[begin Input for this task]

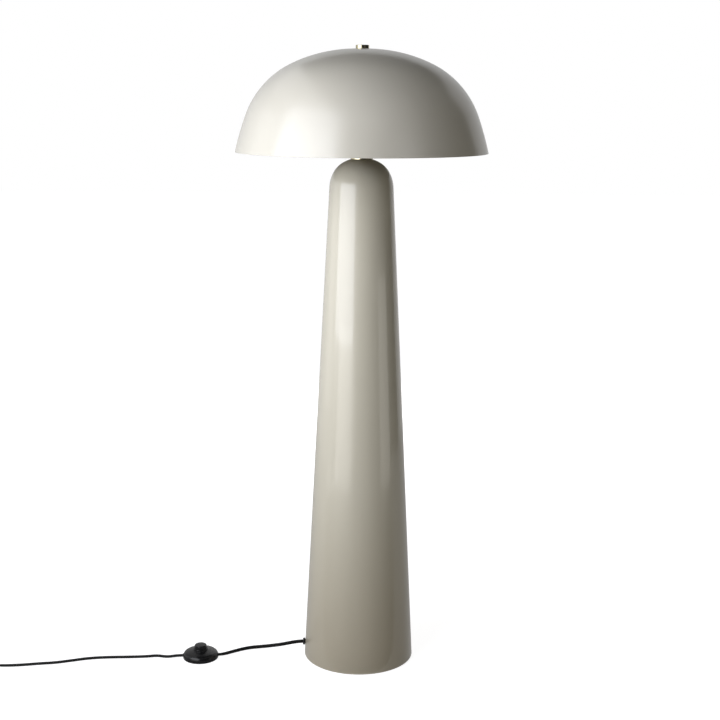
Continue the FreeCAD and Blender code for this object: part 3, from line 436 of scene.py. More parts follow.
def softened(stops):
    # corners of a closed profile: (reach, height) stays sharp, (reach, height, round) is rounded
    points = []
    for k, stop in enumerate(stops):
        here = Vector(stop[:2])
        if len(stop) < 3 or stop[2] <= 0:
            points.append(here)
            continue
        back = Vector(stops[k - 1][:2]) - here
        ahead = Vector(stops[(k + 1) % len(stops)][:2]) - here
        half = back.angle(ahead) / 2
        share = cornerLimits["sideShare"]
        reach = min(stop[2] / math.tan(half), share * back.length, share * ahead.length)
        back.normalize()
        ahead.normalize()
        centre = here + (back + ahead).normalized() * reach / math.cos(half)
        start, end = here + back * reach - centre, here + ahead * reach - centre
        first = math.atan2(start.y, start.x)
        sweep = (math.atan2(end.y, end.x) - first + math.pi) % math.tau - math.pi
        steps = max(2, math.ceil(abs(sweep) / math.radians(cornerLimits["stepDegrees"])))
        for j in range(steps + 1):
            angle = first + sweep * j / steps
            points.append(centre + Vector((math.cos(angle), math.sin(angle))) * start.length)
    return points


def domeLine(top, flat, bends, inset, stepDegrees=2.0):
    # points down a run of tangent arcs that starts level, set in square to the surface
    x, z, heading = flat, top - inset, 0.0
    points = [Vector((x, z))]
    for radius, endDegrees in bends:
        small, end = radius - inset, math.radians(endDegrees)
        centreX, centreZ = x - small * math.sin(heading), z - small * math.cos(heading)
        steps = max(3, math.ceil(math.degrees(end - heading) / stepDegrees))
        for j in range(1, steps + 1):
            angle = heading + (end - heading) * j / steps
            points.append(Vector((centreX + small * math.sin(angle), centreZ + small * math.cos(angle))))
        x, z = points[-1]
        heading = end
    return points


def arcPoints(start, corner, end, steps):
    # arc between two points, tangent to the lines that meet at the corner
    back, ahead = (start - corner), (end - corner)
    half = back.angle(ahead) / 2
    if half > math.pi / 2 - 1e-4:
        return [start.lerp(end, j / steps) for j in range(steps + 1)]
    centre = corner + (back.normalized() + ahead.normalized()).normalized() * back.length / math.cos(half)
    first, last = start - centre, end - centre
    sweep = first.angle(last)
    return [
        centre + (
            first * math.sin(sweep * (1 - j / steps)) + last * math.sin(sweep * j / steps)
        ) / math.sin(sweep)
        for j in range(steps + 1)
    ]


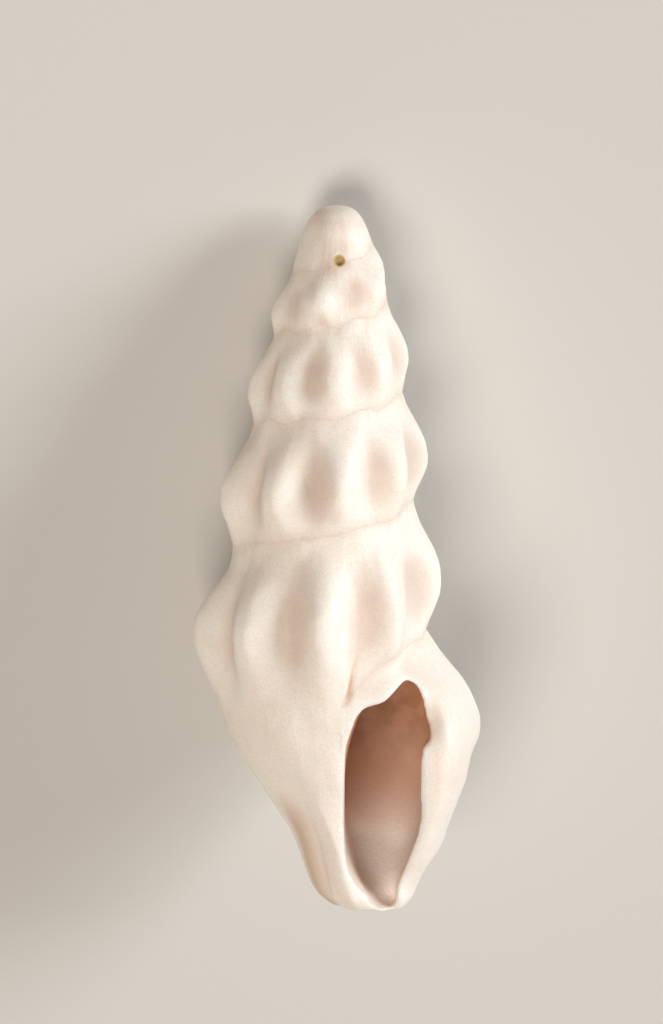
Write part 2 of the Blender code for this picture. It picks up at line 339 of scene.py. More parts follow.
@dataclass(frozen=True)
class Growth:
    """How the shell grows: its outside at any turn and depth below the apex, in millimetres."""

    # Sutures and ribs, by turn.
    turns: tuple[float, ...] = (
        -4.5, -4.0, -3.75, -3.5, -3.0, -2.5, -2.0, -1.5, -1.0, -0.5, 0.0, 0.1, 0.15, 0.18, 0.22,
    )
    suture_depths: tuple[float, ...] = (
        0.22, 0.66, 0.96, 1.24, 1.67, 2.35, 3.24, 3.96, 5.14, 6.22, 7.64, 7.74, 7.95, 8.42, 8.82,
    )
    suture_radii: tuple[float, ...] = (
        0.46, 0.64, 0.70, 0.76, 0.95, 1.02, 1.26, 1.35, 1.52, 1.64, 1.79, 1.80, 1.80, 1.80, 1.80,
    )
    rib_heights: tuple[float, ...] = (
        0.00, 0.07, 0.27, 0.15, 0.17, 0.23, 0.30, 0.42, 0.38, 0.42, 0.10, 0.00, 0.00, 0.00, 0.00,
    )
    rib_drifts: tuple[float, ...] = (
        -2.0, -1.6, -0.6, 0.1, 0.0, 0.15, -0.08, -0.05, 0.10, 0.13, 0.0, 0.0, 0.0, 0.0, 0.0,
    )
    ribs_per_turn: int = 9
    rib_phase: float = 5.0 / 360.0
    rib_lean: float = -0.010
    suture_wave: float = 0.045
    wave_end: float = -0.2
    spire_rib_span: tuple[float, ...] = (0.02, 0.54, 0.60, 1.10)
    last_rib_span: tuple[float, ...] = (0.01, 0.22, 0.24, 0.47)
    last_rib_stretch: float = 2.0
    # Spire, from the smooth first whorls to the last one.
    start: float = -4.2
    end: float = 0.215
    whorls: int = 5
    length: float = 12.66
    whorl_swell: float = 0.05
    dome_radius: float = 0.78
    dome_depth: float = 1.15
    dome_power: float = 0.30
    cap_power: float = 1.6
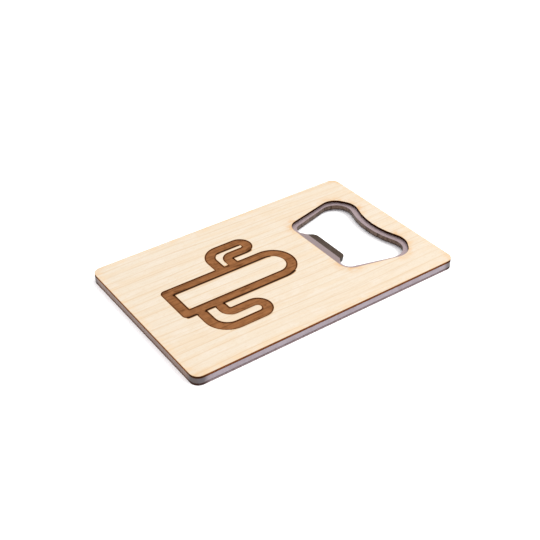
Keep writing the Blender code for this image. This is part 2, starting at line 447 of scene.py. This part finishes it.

[end Input for this task]

Quote each line of the data above exactly as written.

The completed task >>
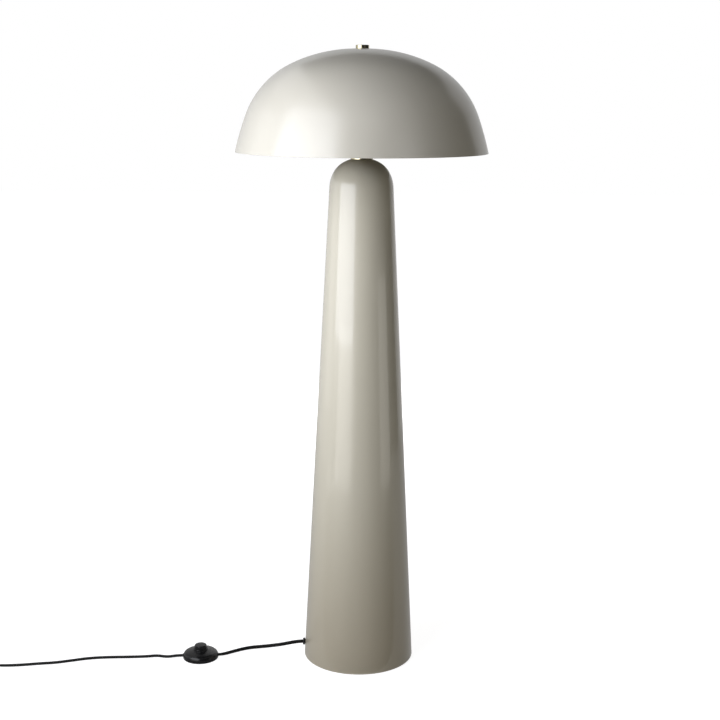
Continue the FreeCAD and Blender code for this object: part 3, from line 436 of scene.py. More parts follow.
def softened(stops):
    # corners of a closed profile: (reach, height) stays sharp, (reach, height, round) is rounded
    points = []
    for k, stop in enumerate(stops):
        here = Vector(stop[:2])
        if len(stop) < 3 or stop[2] <= 0:
            points.append(here)
            continue
        back = Vector(stops[k - 1][:2]) - here
        ahead = Vector(stops[(k + 1) % len(stops)][:2]) - here
        half = back.angle(ahead) / 2
        share = cornerLimits["sideShare"]
        reach = min(stop[2] / math.tan(half), share * back.length, share * ahead.length)
        back.normalize()
        ahead.normalize()
        centre = here + (back + ahead).normalized() * reach / math.cos(half)
        start, end = here + back * reach - centre, here + ahead * reach - centre
        first = math.atan2(start.y, start.x)
        sweep = (math.atan2(end.y, end.x) - first + math.pi) % math.tau - math.pi
        steps = max(2, math.ceil(abs(sweep) / math.radians(cornerLimits["stepDegrees"])))
        for j in range(steps + 1):
            angle = first + sweep * j / steps
            points.append(centre + Vector((math.cos(angle), math.sin(angle))) * start.length)
    return points


def domeLine(top, flat, bends, inset, stepDegrees=2.0):
    # points down a run of tangent arcs that starts level, set in square to the surface
    x, z, heading = flat, top - inset, 0.0
    points = [Vector((x, z))]
    for radius, endDegrees in bends:
        small, end = radius - inset, math.radians(endDegrees)
        centreX, centreZ = x - small * math.sin(heading), z - small * math.cos(heading)
        steps = max(3, math.ceil(math.degrees(end - heading) / stepDegrees))
        for j in range(1, steps + 1):
            angle = heading + (end - heading) * j / steps
            points.append(Vector((centreX + small * math.sin(angle), centreZ + small * math.cos(angle))))
        x, z = points[-1]
        heading = end
    return points


def arcPoints(start, corner, end, steps):
    # arc between two points, tangent to the lines that meet at the corner
    back, ahead = (start - corner), (end - corner)
    half = back.angle(ahead) / 2
    if half > math.pi / 2 - 1e-4:
        return [start.lerp(end, j / steps) for j in range(steps + 1)]
    centre = corner + (back.normalized() + ahead.normalized()).normalized() * back.length / math.cos(half)
    first, last = start - centre, end - centre
    sweep = first.angle(last)
    return [
        centre + (
            first * math.sin(sweep * (1 - j / steps)) + last * math.sin(sweep * j / steps)
        ) / math.sin(sweep)
        for j in range(steps + 1)
    ]


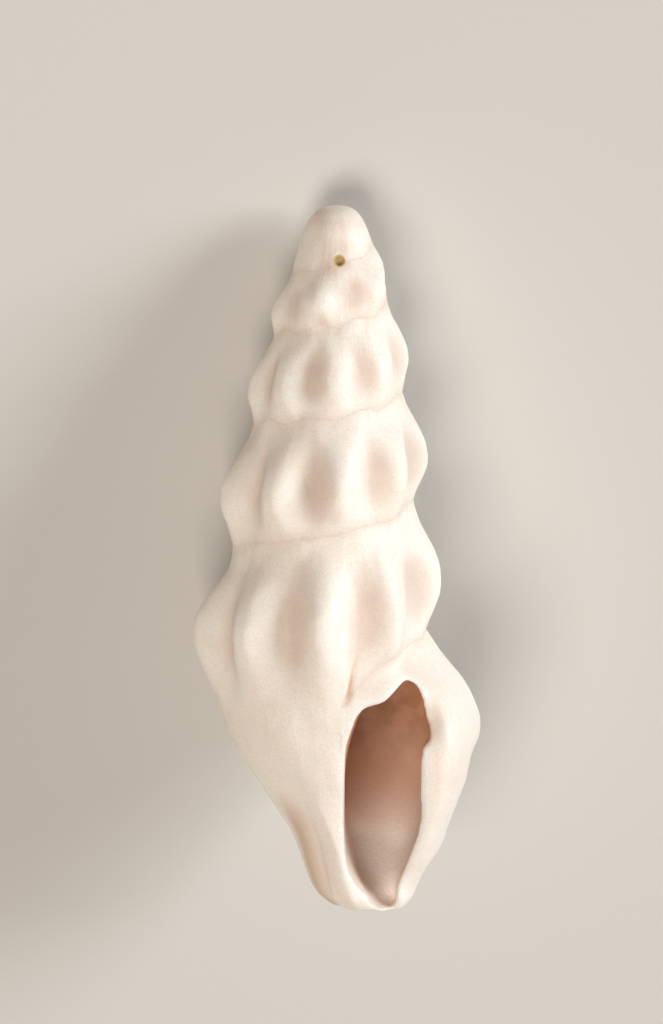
Write part 2 of the Blender code for this picture. It picks up at line 339 of scene.py. More parts follow.
@dataclass(frozen=True)
class Growth:
    """How the shell grows: its outside at any turn and depth below the apex, in millimetres."""

    # Sutures and ribs, by turn.
    turns: tuple[float, ...] = (
        -4.5, -4.0, -3.75, -3.5, -3.0, -2.5, -2.0, -1.5, -1.0, -0.5, 0.0, 0.1, 0.15, 0.18, 0.22,
    )
    suture_depths: tuple[float, ...] = (
        0.22, 0.66, 0.96, 1.24, 1.67, 2.35, 3.24, 3.96, 5.14, 6.22, 7.64, 7.74, 7.95, 8.42, 8.82,
    )
    suture_radii: tuple[float, ...] = (
        0.46, 0.64, 0.70, 0.76, 0.95, 1.02, 1.26, 1.35, 1.52, 1.64, 1.79, 1.80, 1.80, 1.80, 1.80,
    )
    rib_heights: tuple[float, ...] = (
        0.00, 0.07, 0.27, 0.15, 0.17, 0.23, 0.30, 0.42, 0.38, 0.42, 0.10, 0.00, 0.00, 0.00, 0.00,
    )
    rib_drifts: tuple[float, ...] = (
        -2.0, -1.6, -0.6, 0.1, 0.0, 0.15, -0.08, -0.05, 0.10, 0.13, 0.0, 0.0, 0.0, 0.0, 0.0,
    )
    ribs_per_turn: int = 9
    rib_phase: float = 5.0 / 360.0
    rib_lean: float = -0.010
    suture_wave: float = 0.045
    wave_end: float = -0.2
    spire_rib_span: tuple[float, ...] = (0.02, 0.54, 0.60, 1.10)
    last_rib_span: tuple[float, ...] = (0.01, 0.22, 0.24, 0.47)
    last_rib_stretch: float = 2.0
    # Spire, from the smooth first whorls to the last one.
    start: float = -4.2
    end: float = 0.215
    whorls: int = 5
    length: float = 12.66
    whorl_swell: float = 0.05
    dome_radius: float = 0.78
    dome_depth: float = 1.15
    dome_power: float = 0.30
    cap_power: float = 1.6
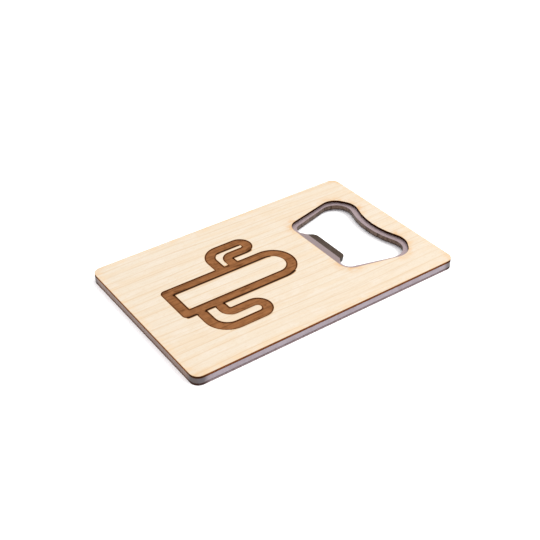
Keep writing the Blender code for this image. This is part 2, starting at line 447 of scene.py. This part finishes it.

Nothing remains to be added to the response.